- Directed by: Franz Schnyder
- Written by: Johanna Spyri (novel); Richard Schweizer;
- Produced by: Lazar Wechsler
- Starring: Heinrich Gretler; Emil Hegetschweiler; Willy Birgel; Traute Carlsen;
- Cinematography: Emil Berna
- Edited by: Hermann Haller
- Music by: Robert Blum
- Production company: Praesens-Film
- Distributed by: Columbia Film-Verleih (West Germany)
- Release date: 10 March 1955;
- Running time: 95 minutes
- Country: Switzerland
- Language: German

= Heidi and Peter =

Heidi and Peter (German: Heidi und Peter) is a 1955 Swiss family drama film directed by Franz Schnyder and starring Heinrich Gretler, Elsbeth Sigmund and Thomas Klameth. It is a sequel to the 1952 film Heidi and an adaptation of the 1881 second volume of the novel Heidi (Heidi kann brauchen, was es gelernt hat) by Johanna Spyri. It was the first Swiss film made in colour and was one of the biggest grossing films in Switzerland for the year.

It was shot at the Rosenhof Studios in Zurich and the Bavaria Studios in Munich. Location shooting took place around the Bernese Alps in Western Switzerland. The film's sets were designed by the art director Max Röthlisberger.

==Plot==
Two years have passed since Heidi and Klara parted. Klara's plans to visit Heidi never work out. Klara has since suffered a relapse and sometimes has to sit in the chair again.

Heidi is doing well at school but Peter prefers to spend his time sledging. Alpöhi comes up with a plan. On December 6, dressed up as Nikolaus, he frightens Peter so much that the boy resolves to do better in school. His reading still isn't that good but then Heidi helps him and achieves what the teachers couldn't and soon Peter learns to read fluently.

Klara can finally travel to Switzerland. Peter loses the letter in which she announces her arrival and Heide only finds out at the last minute that Klara is coming. Now Heidi has to take care of her guest. Since Klara can not walk so well, Heidi can not accompany Peter up the mountain anymore.
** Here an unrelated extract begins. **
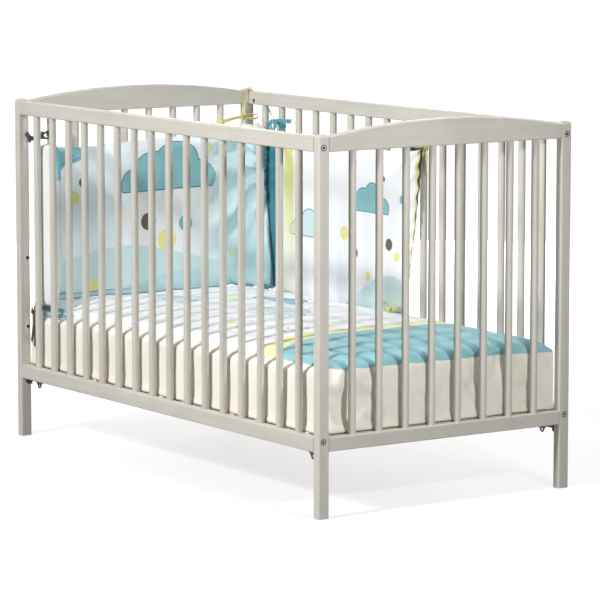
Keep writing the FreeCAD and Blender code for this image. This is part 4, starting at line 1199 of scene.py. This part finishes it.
# each strand: points of (x, y, z, turn, rise) in millimetres and degrees
RIBBONS = (
    ("ribbon_head_front_top", dark_satin, "dark_ribbon", "head_front_top_tie", "hung", ["head_bars"], [
        round_bar(-610, -233.8, 695.5, start=-60),
        [(-603.5, -242, 705, 0, 60), (-600, -248, 706, -34, 25), (-599, -257, 702.5, -34, 20),
         (-598, -264, 697, -34, 60)],
        [(-603.5, -242, 692.5, 0, 60), (-600, -248, 691.2, -34, 20), (-599, -257, 690.5, -34, 20),
         (-598, -264, 694, -34, 60)],
        knot(-598, -264.8, 695, 0, 80),
        [(-598, -265, 696, 70, 10), (-597.5, -265.5, 701, 70, 10), (-597.5, -264, 706.5, 80, 0)],
        [(-598, -265, 693, 0, 60), (-597.5, -275, 690.5, 0, 75), (-596.5, -286, 691.2, -20, 70),
         (-594.2, -296, 693.5, -20, 75)],
        [(-594.2, -295.5, 693.5, 90, 50), (-593.8, -300.5, 696.5, 90, -40), (-593.6, -305.5, 703, 90, -20),
         (-593.6, -306.8, 706.2, 90, -10)],
        [(-594.2, -295.5, 692.5, 90, 60), (-593.8, -299.5, 689.5, 90, 30), (-593.8, -301.2, 685, 90, 10)],
    ]),
    ("ribbon_head_back_top", yellow_satin, "yellow_ribbon", "head_back_top_tie", "hung",
     ["head_bars", "post_head_back"], [
        round_bar(-610, 233.8, 704, start=60),
        [(-603.5, 241, 708.5, 0, 60), (-598, 253, 712.5, -34, 45), (-593, 269, 716.5, -34, 35),
         (-589, 282, 717.5, -34, 45)],
        knot(-589, 282.5, 717.5, 0, 75),
        [(-589, 282.5, 718, -34, 20), (-574, 284.5, 721.5, -34, 25), (-556, 286.5, 726.2, -34, 20),
         (-536, 288.5, 727.5, -34, 10), (-528, 288.5, 723.2, -34, 0), (-538, 287.5, 717.8, -34, 20),
         (-562, 286, 715, -34, 25), (-589, 282.5, 716.5, -34, 20)],
        [(-589, 282.5, 718, -10, 10), (-588.5, 284, 735, -10, 0), (-589, 288, 757, -50, 0),
         (-589.5, 293, 776.5, -50, 0), (-590.5, 298.5, 784.5, -30, 0), (-594, 304.5, 786.8, -20, 0),
         (-599, 310, 786.8, -20, 0)],
        [(-589, 282.5, 716.5, -34, 10), (-586.5, 279, 708, -34, 0), (-585, 275.5, 696, -60, 0)],
    ]),
    ("ribbon_join_top", teal_satin, "teal_ribbon", "join_top_tie", "hung", ["back_bars"], [
        round_bar(-462.8, 313, 702, start=-80),
        [(-461.2, 300.8, 708, 0, 80), (-461.5, 299, 710, 0, 50), (-462, 294.5, 713, 0, 30)],
        knot(-462, 293, 713.5, 20, 50, 4.2),
        [(-462, 293, 714.5, -34, 10), (-470, 292.5, 723.5, -34, 5), (-482, 292.5, 734.5, -20, 0),
         (-492.5, 293.5, 745.5, -20, 10)],
        [(-462, 293, 714, 0, 10), (-471.5, 290, 718, 10, 10), (-477.5, 288, 708.5, 15, 0),
         (-471.5, 286.2, 695, 10, 0), (-460, 286.5, 694.5, 0, 0), (-457, 289, 704, 0, 0),
         (-461, 292, 712.5, 0, 0)],
        [(-461, 292, 714, 0, 0), (-453, 289, 712, -20, 10), (-445, 287.2, 702, -20, 10),
         (-437, 286.5, 689, -30, 10)],
        [(-461, 293, 715, 0, 60), (-445, 292.5, 719.5, -34, 60), (-420, 292.5, 717, -34, 70),
         (-396, 294.5, 719.5, -34, 75)],
        [(-461, 293, 712.5, -34, 20), (-480, 292.5, 709.8, -34, 15), (-499, 294, 707.8, -34, 10)],
    ]),
    ("ribbon_back_foot_top", dark_satin, "dark_ribbon", "back_foot_top_tie", "hung", ["back_bars"], [
        round_bar(106.8, 313, 688, start=-100),
        [(104, 304, 690, 0, 70), (98, 297, 689.5, 0, 60), (91.5, 291.5, 688.5, 0, 50)],
        knot(90.5, 290.5, 688, 0, 75),
    ]),
    ("ribbon_back_foot_trim", yellow_satin, "yellow_ribbon", None, "hung", ["back_pad"], [
        knot(137, 296.8, 697, 0, 70),
        [(137, 296, 697.5, -34, 20), (120, 290.5, 701.5, -34, 40), (93, 289, 698.5, -34, 40),
         (78, 291.5, 695, -34, 20), (92, 292.5, 693, -34, 20), (118, 293.5, 694.5, -34, 20),
         (137, 295.5, 696, -34, 20)],
        [(137, 295.5, 696, -34, 0), (144, 293.5, 690, -20, 0), (146.2, 292, 673, -10, 0),
         (146.5, 292.5, 644, -30, 0)],
        [(137, 296, 695.5, -60, 0), (133, 293, 688, -60, 0), (134.5, 291.5, 676, -50, 0)],
    ]),
    ("ribbon_head_front_hanging", dark_satin, "dark_ribbon", "head_front_hanging_tie", "hung", ["head_pad"],
     [
        [(-572, -298.5, 319, 0, 30), (-556, -300, 312.5, 0, 45), (-540, -300.5, 306, 0, 50),
         (-520, -300, 306.5, 0, 50), (-500, -299, 308.5, 0, 40)],
        [(-562, -300.2, 333, 0, 0), (-569, -300.8, 312, -12, 0), (-578.5, -300.6, 292, -12, 0)],
        knot(-580, -299, 288.5, -8, 40, 2.4),
        [(-580, -300.6, 289, -12, 0), (-585.5, -300.8, 294.5, -12, 20), (-588.5, -300.8, 301, -12, 20)],
        [(-580, -300.6, 289, -12, 0), (-587.5, -300.9, 289, -12, 50), (-590.5, -300.9, 294.5, -12, 40)],
        [(-580, -300.8, 288, -12, 0), (-576.2, -301, 268, -12, 0), (-575.2, -301, 240, -12, 0),
         (-576.7, -301, 212, -12, 0)],
        [(-580, -300.8, 288, -12, 0), (-578.5, -301.1, 264, -12, 0), (-584, -301.1, 245, -14, 0),
         (-590.5, -301.1, 223, -14, 0)],
    ]),
    ("ribbon_front_lying", pale_satin, "teal_ribbon", "front_lying_bow", "laid", ["fitted_sheet_cloth"], [
        knot(-512, -288, 299, 0, 30, 4.2),
        [(-512, -289, 301, 0, 70), (-528, -290.5, 303.5, 0, 80), (-546, -290.5, 301.5, 0, 80),
         (-560, -292.8, 295, 0, 70), (-552, -293.5, 290, 0, 65), (-532, -292.5, 289.5, 0, 65),
         (-512, -290, 294.5, 0, 60)],
        [(-512, -289, 301, 0, 70), (-494, -290, 304.5, 0, 80), (-476, -289, 305, 0, 80),
         (-458, -286, 305.5, 0, 70), (-446, -283, 304, 0, 50)],
        [(-512, -289.5, 298, 0, 60), (-492, -293.5, 291.5, 0, 70), (-474, -293.5, 292.5, 0, 65),
         (-457, -290, 296.5, 0, 60)],
    ]),
    ("ribbon_join_lying", teal_satin, "teal_ribbon", "join_lying_bow", "laid", ["fitted_sheet_cloth"], [
        knot(-462, 279, 322.5, 0, 20, 4.2),
        [(-462, 279, 322.5, -90, 20), (-474, 270, 327.5, -60, 30), (-492, 262, 324.5, -60, 10),
         (-480, 268, 320.5, -60, 0), (-463, 278, 321.5, -90, 10)],
        [(-462, 279, 322.5, -60, 20), (-446, 269, 326.5, -50, 30), (-424, 263, 325.5, -50, 20),
         (-436, 268, 321, -50, 0), (-460, 278, 321.5, -60, 10)],
        [(-462, 278, 322.5, -60, 10), (-440, 263, 321.5, -50, 5), (-410, 259, 321.5, -70, 5),
         (-377, 261, 321, -80, 5)],
    ]),
    ("ribbon_back_lying", yellow_satin, "yellow_ribbon", "back_lying_bow", "laid", ["fitted_sheet_cloth"], [
        knot(45, 262, 324.8, 60, 10, 3.6),
        [(45, 262, 324, -34, 0), (34, 260, 334.5, -34, 0), (19, 261, 341.5, -30, 0),
         (8, 263.5, 339, -30, 0), (18, 264, 329, -34, 0), (43, 262, 322, -34, 0)],
        [(46, 262, 324, -34, 0), (58, 260, 333, -34, 0), (73, 261, 337.5, -40, 0), (83, 263, 333, -40, 0),
         (73, 263.5, 325.5, -34, 0), (48, 262, 322, -34, 0)],
        [(45, 261.5, 322, -70, 5), (56, 256, 321.2, -60, 5), (69, 252, 321.2, -50, 5)],
    ]),
)
for name, satin, slot, member, held, rests_on, strands in RIBBONS:
    make_ribbon(name, strands, satin, member)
Peter is annoyed especially as he built a shelter specifically for Heidi. In the Alps, Peter meets surveyors surveying the mountains. After speaking with them, Peter wants to take up this profession because he can then stay in the mountains. The training costs a lot of money, which Peter's mother does not have.

Peter is becoming more and more taciturn with Heidi and Klara. When he sees the parked up wheelchair, he pushes it down the mountain where it shatters, hoping Klara, who depends on the chair, will leave. Peter begins to have nightmares about his bad action. The Alpöhi soon realises who pushed the wheelchair but says nothing because the absence of the chair encourages Klara to try and walk again.
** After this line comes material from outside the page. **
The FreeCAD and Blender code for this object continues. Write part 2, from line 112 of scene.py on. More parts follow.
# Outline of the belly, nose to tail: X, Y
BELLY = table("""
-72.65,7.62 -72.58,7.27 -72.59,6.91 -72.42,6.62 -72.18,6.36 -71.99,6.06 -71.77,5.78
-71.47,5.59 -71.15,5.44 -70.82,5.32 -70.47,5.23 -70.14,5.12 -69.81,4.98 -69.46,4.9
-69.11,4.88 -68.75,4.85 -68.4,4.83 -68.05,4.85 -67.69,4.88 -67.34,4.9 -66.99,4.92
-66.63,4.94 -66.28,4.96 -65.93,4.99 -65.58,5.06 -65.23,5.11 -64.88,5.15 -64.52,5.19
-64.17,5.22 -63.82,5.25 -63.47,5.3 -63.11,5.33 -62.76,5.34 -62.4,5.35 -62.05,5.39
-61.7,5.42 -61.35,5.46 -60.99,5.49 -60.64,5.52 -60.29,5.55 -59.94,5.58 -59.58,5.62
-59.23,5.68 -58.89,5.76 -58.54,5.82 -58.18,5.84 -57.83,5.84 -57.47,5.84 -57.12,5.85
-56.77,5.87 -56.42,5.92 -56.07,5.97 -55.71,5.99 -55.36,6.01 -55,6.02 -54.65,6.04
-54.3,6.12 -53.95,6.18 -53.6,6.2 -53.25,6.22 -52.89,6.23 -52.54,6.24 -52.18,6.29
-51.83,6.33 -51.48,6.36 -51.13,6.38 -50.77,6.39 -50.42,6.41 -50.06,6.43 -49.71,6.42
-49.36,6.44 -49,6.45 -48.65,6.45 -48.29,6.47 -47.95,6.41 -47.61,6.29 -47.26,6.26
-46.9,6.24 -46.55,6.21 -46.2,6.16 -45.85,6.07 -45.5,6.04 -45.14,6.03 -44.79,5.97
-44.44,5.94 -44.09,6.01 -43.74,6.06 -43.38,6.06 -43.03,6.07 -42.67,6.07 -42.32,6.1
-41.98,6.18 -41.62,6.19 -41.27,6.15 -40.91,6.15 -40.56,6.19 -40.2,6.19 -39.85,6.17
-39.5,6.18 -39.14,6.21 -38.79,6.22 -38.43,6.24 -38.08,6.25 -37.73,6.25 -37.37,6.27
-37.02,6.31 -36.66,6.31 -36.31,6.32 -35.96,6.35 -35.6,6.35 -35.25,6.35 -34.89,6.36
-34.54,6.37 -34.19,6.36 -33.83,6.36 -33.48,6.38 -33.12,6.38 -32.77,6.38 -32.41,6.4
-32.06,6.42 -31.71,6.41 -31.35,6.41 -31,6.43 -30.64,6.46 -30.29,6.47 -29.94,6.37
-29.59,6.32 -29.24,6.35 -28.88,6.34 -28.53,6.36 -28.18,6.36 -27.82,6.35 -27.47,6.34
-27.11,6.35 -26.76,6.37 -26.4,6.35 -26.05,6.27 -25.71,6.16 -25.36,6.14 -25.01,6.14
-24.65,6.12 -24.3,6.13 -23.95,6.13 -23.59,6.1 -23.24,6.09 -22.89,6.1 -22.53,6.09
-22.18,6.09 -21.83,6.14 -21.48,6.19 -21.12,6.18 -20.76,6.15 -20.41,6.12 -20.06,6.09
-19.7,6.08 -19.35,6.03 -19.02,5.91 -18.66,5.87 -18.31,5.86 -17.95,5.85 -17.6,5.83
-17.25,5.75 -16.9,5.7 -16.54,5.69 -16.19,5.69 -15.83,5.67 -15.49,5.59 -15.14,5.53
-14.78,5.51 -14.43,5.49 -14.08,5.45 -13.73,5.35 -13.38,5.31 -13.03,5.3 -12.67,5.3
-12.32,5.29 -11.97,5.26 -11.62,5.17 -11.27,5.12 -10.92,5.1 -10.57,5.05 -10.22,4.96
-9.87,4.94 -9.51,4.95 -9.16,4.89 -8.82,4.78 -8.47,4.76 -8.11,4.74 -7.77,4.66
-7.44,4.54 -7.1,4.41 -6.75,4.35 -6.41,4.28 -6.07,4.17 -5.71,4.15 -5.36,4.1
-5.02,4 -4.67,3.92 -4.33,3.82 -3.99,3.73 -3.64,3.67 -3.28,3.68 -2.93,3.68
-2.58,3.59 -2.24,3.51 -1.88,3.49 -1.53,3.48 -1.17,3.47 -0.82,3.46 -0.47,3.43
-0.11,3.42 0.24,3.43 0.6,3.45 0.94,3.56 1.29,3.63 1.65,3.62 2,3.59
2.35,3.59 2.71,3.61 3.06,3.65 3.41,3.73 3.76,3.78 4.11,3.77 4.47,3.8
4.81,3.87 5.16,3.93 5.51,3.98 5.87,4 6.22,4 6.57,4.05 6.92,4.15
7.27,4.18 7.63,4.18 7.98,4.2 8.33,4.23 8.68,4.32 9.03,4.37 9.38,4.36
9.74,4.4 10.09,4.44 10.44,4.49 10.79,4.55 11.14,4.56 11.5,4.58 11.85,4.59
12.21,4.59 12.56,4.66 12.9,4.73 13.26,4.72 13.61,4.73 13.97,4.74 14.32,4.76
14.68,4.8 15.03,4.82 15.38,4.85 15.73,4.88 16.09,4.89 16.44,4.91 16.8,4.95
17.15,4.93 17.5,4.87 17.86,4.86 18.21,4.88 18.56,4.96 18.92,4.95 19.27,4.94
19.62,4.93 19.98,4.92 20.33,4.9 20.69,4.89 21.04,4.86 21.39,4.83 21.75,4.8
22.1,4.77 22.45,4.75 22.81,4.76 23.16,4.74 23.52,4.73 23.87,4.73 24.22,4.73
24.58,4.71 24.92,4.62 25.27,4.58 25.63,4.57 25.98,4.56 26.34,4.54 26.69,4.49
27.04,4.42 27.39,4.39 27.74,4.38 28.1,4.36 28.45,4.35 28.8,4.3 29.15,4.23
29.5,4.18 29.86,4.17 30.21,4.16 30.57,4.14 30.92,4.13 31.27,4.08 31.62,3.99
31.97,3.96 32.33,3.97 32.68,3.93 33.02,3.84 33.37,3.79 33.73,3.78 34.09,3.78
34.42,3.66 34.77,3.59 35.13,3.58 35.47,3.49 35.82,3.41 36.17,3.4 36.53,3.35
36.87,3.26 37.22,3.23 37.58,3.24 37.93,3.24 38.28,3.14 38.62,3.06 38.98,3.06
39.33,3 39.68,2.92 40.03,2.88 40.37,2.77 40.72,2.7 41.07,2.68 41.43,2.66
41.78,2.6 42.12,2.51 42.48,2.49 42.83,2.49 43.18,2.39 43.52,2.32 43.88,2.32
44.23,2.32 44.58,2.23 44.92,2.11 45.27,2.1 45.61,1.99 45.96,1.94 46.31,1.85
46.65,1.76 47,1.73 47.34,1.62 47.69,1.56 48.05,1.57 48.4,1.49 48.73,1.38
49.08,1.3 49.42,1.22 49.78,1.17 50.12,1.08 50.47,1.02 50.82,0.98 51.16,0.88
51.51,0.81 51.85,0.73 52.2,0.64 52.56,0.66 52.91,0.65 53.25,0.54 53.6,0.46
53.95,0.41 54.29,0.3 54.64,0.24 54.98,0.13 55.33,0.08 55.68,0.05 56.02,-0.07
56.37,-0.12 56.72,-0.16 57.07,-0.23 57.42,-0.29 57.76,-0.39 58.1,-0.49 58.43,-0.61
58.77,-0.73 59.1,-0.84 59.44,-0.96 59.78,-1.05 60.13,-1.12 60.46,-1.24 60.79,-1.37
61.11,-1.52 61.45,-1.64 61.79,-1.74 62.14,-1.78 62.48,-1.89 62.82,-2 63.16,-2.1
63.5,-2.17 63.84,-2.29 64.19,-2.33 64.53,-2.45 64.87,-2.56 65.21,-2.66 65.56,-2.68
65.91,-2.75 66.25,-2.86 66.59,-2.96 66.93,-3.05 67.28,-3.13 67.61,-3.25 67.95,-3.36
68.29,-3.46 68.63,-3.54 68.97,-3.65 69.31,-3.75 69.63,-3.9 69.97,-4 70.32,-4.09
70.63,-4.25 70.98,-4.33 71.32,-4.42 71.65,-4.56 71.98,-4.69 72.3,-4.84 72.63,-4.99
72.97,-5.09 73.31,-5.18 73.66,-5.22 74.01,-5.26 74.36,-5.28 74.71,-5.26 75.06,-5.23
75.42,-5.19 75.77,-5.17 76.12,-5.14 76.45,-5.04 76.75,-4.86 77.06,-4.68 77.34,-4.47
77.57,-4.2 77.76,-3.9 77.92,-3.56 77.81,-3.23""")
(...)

During a stormy night, Klara is frightened. Alpöhi has to go to the village because it is threatened by floods. Klara panics and follows him before Heidi can prevent it. Heidi and her grandfather find Klara near the bridge. The village is flooded but fortunately, there are no casualties though a lot of material damage. Klara, who seems to have been changed by the shock of her adventure, helps with cleaning. When her father arrives, he is astounded to see his daughter in such good spirits and health.
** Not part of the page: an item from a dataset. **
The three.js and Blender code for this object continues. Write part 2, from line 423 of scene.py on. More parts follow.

To avoid flooding from happening again in the future, it is decided that the stream will be diverted. To raise the necessary funds, a public festival is held. Heidi and Peter, accompanied by Klara on the piano sing in the nearby Spa town to raise funds. Before he and Klara leave, Mr. Sesemann tells Peter he will fund his studies to become a surveyor.

==Cast==
- Heinrich Gretler as Alp-Öhi
- Elsbeth Sigmund as Heidi
- Thomas Klameth as Geissenpeter
- Emil Hegetschweiler as Lehrer / Teacher
- Willy Birgel as Herr Sesemann / Mr. Sesemann
- Traute Carlsen as Klaras Grossmutter / Klara's grandmother
- Anita Mey as Frl. Rottenmeyer
- Theo Lingen as Sebastian
- Isa Günther as Klara Sesemann
- Carl Wery as Dr. Classen
- Margrit Rainer as Peters Mutter / Peter's mother
- Fred Tanner as The Parson

==Bibliography==
- Bergfelder, Tim & Bock, Hans-Michael. The Concise Cinegraph: Encyclopedia of German. Berghahn Books, 2009.